----- DATASET ENTRIES -----

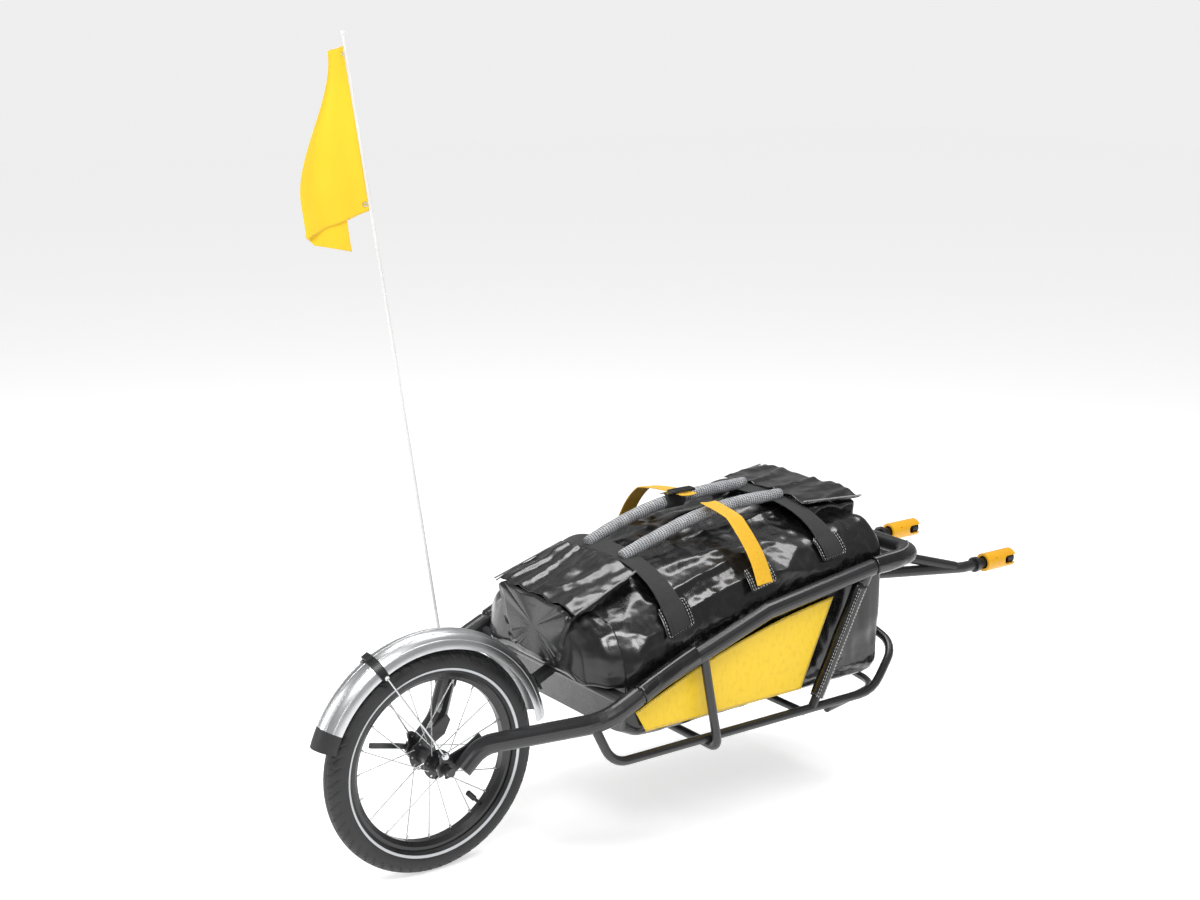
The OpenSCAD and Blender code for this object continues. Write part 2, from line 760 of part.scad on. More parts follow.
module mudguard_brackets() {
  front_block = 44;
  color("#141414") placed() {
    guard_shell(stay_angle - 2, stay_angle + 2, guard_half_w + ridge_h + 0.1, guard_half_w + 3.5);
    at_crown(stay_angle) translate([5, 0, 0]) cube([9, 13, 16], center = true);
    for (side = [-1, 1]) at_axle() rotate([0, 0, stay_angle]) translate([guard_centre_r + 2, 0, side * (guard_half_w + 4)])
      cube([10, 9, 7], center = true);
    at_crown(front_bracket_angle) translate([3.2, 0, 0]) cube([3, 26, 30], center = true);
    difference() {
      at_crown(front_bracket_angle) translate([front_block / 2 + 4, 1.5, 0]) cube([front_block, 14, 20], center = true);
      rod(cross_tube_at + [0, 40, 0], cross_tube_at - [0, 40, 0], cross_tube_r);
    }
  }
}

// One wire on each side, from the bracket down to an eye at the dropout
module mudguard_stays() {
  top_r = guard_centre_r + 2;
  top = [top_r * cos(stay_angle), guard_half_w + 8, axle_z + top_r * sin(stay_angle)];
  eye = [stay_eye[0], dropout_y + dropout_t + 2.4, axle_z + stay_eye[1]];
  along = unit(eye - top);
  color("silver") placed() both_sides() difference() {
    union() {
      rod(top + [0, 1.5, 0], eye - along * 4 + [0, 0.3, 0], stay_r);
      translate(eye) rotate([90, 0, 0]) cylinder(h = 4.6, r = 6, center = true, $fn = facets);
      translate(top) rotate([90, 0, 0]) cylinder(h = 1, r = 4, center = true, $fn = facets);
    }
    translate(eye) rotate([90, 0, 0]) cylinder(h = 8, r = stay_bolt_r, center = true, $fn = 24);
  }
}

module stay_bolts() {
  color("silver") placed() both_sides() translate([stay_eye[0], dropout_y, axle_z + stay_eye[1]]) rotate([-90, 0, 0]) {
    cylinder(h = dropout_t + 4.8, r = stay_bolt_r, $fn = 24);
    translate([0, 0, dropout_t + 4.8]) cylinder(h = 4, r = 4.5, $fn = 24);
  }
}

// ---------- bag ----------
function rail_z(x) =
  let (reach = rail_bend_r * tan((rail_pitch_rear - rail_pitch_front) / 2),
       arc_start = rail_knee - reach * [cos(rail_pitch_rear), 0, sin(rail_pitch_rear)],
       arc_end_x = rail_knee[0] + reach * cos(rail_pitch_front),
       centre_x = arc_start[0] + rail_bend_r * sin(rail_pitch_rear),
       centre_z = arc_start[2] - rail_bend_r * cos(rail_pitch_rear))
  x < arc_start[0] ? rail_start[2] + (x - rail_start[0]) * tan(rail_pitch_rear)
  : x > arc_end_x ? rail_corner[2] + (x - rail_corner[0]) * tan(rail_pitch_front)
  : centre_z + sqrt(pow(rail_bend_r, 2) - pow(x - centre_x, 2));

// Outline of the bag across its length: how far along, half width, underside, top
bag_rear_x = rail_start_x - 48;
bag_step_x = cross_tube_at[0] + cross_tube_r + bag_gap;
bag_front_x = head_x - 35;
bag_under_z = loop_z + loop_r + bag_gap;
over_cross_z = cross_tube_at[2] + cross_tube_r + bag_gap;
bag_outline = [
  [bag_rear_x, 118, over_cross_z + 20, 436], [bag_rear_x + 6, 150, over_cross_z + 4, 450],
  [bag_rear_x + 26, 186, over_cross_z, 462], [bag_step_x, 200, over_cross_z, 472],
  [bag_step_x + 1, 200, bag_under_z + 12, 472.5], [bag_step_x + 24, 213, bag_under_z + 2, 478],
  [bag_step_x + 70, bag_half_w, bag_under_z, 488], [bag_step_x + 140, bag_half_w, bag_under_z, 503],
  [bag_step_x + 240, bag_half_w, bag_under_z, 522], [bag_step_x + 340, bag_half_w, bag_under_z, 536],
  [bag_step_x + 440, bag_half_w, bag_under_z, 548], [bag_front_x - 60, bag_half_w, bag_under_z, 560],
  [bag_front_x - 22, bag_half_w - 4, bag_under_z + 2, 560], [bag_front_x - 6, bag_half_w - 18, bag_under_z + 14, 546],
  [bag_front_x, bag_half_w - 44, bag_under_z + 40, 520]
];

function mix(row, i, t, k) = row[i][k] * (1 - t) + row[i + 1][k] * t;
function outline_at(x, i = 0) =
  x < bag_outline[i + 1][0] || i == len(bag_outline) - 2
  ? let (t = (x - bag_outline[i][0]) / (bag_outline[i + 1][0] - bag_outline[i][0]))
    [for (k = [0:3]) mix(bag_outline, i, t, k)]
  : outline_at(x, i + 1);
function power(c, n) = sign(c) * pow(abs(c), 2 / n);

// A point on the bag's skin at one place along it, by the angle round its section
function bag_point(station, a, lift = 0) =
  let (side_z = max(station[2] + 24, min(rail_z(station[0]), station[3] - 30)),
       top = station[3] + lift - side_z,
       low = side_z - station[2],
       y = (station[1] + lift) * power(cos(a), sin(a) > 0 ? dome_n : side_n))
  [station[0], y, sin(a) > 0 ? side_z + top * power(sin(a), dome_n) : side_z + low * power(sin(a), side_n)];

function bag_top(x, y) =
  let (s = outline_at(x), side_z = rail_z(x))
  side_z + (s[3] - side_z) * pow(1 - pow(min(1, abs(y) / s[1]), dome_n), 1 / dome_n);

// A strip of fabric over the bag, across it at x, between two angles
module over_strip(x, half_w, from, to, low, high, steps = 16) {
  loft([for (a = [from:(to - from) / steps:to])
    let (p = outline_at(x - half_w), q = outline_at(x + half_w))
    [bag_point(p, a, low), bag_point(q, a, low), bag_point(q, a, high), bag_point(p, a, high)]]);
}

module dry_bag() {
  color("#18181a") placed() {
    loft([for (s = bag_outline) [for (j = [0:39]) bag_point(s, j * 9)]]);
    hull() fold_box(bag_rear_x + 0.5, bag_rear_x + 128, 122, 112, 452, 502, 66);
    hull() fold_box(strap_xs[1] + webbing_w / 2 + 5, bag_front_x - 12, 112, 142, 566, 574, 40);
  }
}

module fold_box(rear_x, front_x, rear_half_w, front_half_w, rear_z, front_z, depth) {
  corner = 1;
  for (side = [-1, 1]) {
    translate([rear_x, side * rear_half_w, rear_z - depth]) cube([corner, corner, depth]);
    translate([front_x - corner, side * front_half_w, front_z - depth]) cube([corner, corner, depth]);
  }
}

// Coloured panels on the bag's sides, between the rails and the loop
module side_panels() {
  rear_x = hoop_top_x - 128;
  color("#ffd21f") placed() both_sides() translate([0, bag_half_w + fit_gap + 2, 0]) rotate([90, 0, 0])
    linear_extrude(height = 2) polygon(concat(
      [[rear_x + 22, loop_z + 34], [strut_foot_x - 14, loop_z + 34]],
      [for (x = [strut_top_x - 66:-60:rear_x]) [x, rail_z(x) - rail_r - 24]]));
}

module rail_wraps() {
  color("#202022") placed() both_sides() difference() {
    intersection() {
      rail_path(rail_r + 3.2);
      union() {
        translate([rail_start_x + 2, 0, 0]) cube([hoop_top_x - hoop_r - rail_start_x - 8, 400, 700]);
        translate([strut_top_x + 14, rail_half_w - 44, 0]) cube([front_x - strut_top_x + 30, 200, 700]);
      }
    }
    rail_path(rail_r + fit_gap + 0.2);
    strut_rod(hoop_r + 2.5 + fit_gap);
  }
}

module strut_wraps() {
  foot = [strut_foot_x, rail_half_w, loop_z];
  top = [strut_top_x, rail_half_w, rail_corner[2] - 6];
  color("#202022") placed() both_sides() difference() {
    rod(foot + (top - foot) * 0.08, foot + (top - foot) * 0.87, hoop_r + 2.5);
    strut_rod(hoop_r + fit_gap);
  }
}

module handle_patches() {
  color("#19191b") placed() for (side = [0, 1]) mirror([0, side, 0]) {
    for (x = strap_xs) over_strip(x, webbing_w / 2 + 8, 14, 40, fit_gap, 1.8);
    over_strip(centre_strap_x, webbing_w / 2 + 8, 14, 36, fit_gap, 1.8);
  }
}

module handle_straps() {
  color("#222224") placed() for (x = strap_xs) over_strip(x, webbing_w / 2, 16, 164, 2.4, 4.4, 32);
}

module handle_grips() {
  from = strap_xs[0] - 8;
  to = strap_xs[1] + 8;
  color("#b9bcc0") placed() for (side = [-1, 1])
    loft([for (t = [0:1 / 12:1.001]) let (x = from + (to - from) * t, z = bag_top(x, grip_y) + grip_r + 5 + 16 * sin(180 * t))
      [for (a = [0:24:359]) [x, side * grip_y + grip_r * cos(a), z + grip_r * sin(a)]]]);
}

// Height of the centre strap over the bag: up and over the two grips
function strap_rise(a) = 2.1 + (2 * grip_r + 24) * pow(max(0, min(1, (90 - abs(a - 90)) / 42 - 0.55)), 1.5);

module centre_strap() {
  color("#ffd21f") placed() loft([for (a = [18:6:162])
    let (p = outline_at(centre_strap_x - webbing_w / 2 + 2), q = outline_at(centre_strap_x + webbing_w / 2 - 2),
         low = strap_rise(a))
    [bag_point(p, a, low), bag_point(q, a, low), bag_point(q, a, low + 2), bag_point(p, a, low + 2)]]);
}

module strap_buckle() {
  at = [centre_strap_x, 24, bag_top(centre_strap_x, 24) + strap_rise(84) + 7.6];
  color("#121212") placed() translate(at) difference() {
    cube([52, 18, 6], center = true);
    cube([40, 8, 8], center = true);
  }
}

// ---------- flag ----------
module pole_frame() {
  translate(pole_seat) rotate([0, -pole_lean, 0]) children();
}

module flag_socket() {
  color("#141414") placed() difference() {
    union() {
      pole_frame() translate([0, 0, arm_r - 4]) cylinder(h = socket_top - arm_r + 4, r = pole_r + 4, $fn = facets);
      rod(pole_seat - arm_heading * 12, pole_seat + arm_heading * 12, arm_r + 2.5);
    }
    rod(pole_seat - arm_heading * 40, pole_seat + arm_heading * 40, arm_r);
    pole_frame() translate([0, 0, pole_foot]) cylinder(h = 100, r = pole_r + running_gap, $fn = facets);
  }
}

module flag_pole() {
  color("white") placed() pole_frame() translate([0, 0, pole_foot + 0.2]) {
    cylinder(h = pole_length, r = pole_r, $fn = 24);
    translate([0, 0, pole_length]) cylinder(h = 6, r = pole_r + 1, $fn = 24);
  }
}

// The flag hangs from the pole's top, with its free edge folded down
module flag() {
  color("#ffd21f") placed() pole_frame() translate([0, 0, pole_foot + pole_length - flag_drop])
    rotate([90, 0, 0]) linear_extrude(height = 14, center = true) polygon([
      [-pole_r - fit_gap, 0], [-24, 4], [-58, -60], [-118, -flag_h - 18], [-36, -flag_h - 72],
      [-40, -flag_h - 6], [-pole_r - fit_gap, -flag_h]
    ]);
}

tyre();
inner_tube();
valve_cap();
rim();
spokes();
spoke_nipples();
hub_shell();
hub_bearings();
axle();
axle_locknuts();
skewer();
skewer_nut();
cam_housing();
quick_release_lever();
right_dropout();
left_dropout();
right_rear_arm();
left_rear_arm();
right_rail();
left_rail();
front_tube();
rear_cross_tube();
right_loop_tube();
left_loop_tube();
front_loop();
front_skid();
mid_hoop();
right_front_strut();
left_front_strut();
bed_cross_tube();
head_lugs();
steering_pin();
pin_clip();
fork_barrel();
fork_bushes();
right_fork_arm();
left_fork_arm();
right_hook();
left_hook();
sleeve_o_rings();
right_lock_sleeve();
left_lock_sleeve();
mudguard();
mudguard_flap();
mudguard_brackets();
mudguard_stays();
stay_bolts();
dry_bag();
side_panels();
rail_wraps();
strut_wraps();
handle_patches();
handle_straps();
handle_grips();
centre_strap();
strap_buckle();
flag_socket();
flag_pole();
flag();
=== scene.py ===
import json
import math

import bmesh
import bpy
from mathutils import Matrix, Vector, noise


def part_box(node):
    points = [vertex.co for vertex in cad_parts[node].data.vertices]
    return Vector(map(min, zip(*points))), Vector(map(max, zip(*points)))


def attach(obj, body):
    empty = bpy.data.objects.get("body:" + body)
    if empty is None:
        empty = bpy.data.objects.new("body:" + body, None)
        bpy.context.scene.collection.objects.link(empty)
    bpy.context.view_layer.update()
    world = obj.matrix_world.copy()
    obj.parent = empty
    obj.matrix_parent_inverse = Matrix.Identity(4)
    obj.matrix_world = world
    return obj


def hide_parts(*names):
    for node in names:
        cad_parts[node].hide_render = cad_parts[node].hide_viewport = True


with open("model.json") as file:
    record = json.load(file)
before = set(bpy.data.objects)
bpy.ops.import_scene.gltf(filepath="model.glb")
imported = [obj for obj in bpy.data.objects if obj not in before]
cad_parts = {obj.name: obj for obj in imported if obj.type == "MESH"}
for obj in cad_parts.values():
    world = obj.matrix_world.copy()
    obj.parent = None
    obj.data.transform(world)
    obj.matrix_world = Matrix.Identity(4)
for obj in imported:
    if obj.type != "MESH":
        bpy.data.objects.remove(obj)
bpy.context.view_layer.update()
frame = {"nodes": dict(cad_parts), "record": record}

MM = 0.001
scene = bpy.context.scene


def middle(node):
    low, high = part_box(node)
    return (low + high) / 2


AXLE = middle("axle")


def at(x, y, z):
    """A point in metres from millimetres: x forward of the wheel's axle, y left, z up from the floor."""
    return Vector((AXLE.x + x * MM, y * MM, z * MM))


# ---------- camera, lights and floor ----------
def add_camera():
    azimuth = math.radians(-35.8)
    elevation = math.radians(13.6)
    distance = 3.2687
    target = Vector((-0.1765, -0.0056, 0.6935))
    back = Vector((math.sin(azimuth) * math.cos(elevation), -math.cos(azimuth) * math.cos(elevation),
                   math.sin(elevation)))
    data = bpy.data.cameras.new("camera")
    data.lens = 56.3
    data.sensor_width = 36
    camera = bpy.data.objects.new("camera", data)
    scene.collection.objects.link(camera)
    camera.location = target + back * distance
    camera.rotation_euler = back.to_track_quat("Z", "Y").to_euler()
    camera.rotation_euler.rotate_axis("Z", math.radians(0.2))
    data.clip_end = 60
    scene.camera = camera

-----
----- DATASET ENTRIES -----

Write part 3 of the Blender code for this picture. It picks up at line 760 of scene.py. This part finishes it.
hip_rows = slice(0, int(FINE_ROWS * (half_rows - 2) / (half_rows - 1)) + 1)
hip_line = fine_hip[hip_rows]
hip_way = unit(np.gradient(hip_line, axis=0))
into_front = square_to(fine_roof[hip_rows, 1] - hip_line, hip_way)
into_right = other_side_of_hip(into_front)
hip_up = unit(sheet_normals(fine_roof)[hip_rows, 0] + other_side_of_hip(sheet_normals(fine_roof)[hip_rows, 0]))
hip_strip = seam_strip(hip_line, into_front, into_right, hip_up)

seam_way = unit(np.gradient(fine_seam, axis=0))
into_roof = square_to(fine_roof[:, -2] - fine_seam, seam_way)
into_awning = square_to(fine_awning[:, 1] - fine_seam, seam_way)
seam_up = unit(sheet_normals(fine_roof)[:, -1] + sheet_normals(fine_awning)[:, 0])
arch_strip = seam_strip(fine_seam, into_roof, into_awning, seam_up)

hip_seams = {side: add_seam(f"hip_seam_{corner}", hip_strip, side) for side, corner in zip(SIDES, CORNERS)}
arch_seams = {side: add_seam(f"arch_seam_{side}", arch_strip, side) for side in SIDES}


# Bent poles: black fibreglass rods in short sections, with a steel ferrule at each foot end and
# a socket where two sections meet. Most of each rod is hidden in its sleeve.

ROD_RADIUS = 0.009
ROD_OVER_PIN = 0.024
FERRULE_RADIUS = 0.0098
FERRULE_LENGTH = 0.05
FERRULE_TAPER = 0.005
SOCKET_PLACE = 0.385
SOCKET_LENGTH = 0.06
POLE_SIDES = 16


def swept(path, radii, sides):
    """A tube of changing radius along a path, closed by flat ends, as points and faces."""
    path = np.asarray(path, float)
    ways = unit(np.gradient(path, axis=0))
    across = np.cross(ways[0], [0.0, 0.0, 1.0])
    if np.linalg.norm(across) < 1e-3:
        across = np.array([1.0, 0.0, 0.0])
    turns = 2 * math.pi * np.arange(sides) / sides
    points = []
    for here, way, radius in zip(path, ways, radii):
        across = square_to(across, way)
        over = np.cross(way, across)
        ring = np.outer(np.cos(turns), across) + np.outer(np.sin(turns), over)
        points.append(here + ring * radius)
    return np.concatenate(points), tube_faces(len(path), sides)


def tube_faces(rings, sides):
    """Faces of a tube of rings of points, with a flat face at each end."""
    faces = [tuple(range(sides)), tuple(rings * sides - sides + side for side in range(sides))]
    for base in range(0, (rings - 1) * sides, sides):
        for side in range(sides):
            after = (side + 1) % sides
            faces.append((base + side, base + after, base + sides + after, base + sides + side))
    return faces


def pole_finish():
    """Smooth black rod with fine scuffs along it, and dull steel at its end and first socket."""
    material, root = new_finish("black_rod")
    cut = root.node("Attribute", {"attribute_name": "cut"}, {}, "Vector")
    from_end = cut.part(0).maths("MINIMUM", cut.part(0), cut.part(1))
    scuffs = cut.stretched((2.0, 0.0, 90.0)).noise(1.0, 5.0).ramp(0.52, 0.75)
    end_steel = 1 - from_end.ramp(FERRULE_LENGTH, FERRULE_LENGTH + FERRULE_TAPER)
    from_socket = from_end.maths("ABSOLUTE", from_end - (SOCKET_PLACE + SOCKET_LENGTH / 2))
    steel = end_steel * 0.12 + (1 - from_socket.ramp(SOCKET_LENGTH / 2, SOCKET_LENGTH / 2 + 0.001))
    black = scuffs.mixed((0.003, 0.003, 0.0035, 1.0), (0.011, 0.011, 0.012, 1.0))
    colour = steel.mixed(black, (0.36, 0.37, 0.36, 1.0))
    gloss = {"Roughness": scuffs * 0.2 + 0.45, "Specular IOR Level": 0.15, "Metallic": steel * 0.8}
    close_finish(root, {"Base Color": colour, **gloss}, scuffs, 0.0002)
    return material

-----

→ PROBLEM DETAILS: Nothing but the lines from the one with "edge folded down" through the one with "imported = [obj" should be retyped; include both and keep them exact.

→ SOLUTION:
// The flag hangs from the pole's top, with its free edge folded down
module flag() {
  color("#ffd21f") placed() pole_frame() translate([0, 0, pole_foot + pole_length - flag_drop])
    rotate([90, 0, 0]) linear_extrude(height = 14, center = true) polygon([
      [-pole_r - fit_gap, 0], [-24, 4], [-58, -60], [-118, -flag_h - 18], [-36, -flag_h - 72],
      [-40, -flag_h - 6], [-pole_r - fit_gap, -flag_h]
    ]);
}

tyre();
inner_tube();
valve_cap();
rim();
spokes();
spoke_nipples();
hub_shell();
hub_bearings();
axle();
axle_locknuts();
skewer();
skewer_nut();
cam_housing();
quick_release_lever();
right_dropout();
left_dropout();
right_rear_arm();
left_rear_arm();
right_rail();
left_rail();
front_tube();
rear_cross_tube();
right_loop_tube();
left_loop_tube();
front_loop();
front_skid();
mid_hoop();
right_front_strut();
left_front_strut();
bed_cross_tube();
head_lugs();
steering_pin();
pin_clip();
fork_barrel();
fork_bushes();
right_fork_arm();
left_fork_arm();
right_hook();
left_hook();
sleeve_o_rings();
right_lock_sleeve();
left_lock_sleeve();
mudguard();
mudguard_flap();
mudguard_brackets();
mudguard_stays();
stay_bolts();
dry_bag();
side_panels();
rail_wraps();
strut_wraps();
handle_patches();
handle_straps();
handle_grips();
centre_strap();
strap_buckle();
flag_socket();
flag_pole();
flag();
=== scene.py ===
import json
import math

import bmesh
import bpy
from mathutils import Matrix, Vector, noise


def part_box(node):
    points = [vertex.co for vertex in cad_parts[node].data.vertices]
    return Vector(map(min, zip(*points))), Vector(map(max, zip(*points)))


def attach(obj, body):
    empty = bpy.data.objects.get("body:" + body)
    if empty is None:
        empty = bpy.data.objects.new("body:" + body, None)
        bpy.context.scene.collection.objects.link(empty)
    bpy.context.view_layer.update()
    world = obj.matrix_world.copy()
    obj.parent = empty
    obj.matrix_parent_inverse = Matrix.Identity(4)
    obj.matrix_world = world
    return obj


def hide_parts(*names):
    for node in names:
        cad_parts[node].hide_render = cad_parts[node].hide_viewport = True


with open("model.json") as file:
    record = json.load(file)
before = set(bpy.data.objects)
bpy.ops.import_scene.gltf(filepath="model.glb")
imported = [obj for obj in bpy.data.objects if obj not in before]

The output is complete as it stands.